Write the material out again in full, exactly.

* BEGIN Data excerpt *

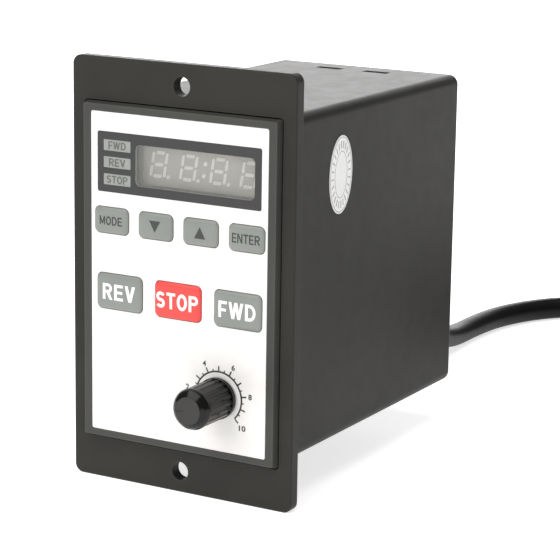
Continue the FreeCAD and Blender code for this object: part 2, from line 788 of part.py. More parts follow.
def transistor_screws():
    found = []
    for x in TRANSISTOR_X:
        head_z = SINK_Z + TAB_T
        shank = rod_z(TRANSISTOR_SCREW_R, (SINK_Z - 2.7, head_z), x, TRANSISTOR_SCREW_Y)
        head = rod_z(2.6, (head_z, head_z + 1.6), x, TRANSISTOR_SCREW_Y)
        slot = centred_box(x, TRANSISTOR_SCREW_Y, head_z + 1.6, 3.6, 0.6, 1.2)
        found.append(union([shank, head]).cut(slot))
    return Part.makeCompound(found)


def power_terminal():
    """The screw terminal block that takes the lead's four cores."""
    top = TERMINAL_Z[1]
    block = box((POWER_FACE_X, POWER_FACE_X + TERMINAL_L), TERMINAL_Y, TERMINAL_Z)
    for cx in core_places():
        block = block.cut(rod_z(TERMINAL_SCREW_R + 0.05, (top - 3, top + 1), cx, sum(TERMINAL_Y) / 2))
    return block


def core_places():
    """Where the four cores enter the terminal block, along X."""
    return [POWER_FACE_X + 2.8 + CORE_PITCH * i for i in range(4)]


def terminal_screws():
    found = []
    for cx in core_places():
        top = TERMINAL_Z[1] - 0.8
        screw = rod_z(TERMINAL_SCREW_R, (TERMINAL_Z[1] - 3, top), cx, sum(TERMINAL_Y) / 2)
        found.append(screw.cut(centred_box(cx, sum(TERMINAL_Y) / 2, top, 3.2, 0.5, 0.9)))
    return Part.makeCompound(found)


def core_leads():
    """The four cores from the strain relief to the terminal block."""
    found = []
    for i, cx in enumerate(core_places()):
        start = Vector((i - 1.5) * 2.2, COVER_Y[0] - 2.0, EXIT_Z)
        end = Vector(cx, TERMINAL_Y[1], EXIT_Z)
        points = [start, Vector(start.x, 77.0, EXIT_Z), Vector(cx, 65.5, EXIT_Z), end]
        found.append(tube(points, CORE_R))
    return Part.makeCompound(found)


# Rear cover and lead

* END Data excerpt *

*Output of the task*:
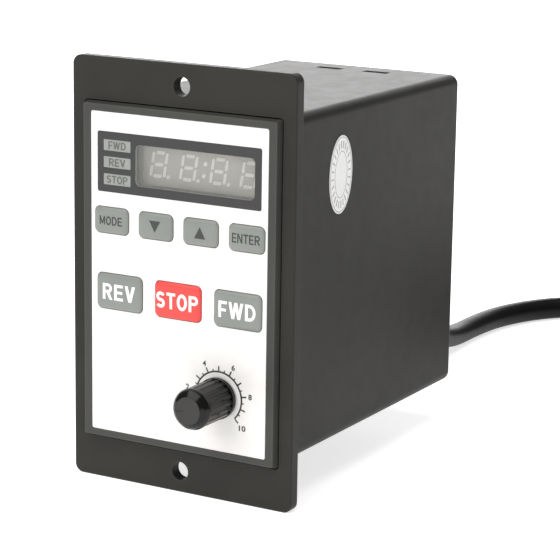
Continue the FreeCAD and Blender code for this object: part 2, from line 788 of part.py. More parts follow.
def transistor_screws():
    found = []
    for x in TRANSISTOR_X:
        head_z = SINK_Z + TAB_T
        shank = rod_z(TRANSISTOR_SCREW_R, (SINK_Z - 2.7, head_z), x, TRANSISTOR_SCREW_Y)
        head = rod_z(2.6, (head_z, head_z + 1.6), x, TRANSISTOR_SCREW_Y)
        slot = centred_box(x, TRANSISTOR_SCREW_Y, head_z + 1.6, 3.6, 0.6, 1.2)
        found.append(union([shank, head]).cut(slot))
    return Part.makeCompound(found)


def power_terminal():
    """The screw terminal block that takes the lead's four cores."""
    top = TERMINAL_Z[1]
    block = box((POWER_FACE_X, POWER_FACE_X + TERMINAL_L), TERMINAL_Y, TERMINAL_Z)
    for cx in core_places():
        block = block.cut(rod_z(TERMINAL_SCREW_R + 0.05, (top - 3, top + 1), cx, sum(TERMINAL_Y) / 2))
    return block


def core_places():
    """Where the four cores enter the terminal block, along X."""
    return [POWER_FACE_X + 2.8 + CORE_PITCH * i for i in range(4)]


def terminal_screws():
    found = []
    for cx in core_places():
        top = TERMINAL_Z[1] - 0.8
        screw = rod_z(TERMINAL_SCREW_R, (TERMINAL_Z[1] - 3, top), cx, sum(TERMINAL_Y) / 2)
        found.append(screw.cut(centred_box(cx, sum(TERMINAL_Y) / 2, top, 3.2, 0.5, 0.9)))
    return Part.makeCompound(found)


def core_leads():
    """The four cores from the strain relief to the terminal block."""
    found = []
    for i, cx in enumerate(core_places()):
        start = Vector((i - 1.5) * 2.2, COVER_Y[0] - 2.0, EXIT_Z)
        end = Vector(cx, TERMINAL_Y[1], EXIT_Z)
        points = [start, Vector(start.x, 77.0, EXIT_Z), Vector(cx, 65.5, EXIT_Z), end]
        found.append(tube(points, CORE_R))
    return Part.makeCompound(found)


# Rear cover and lead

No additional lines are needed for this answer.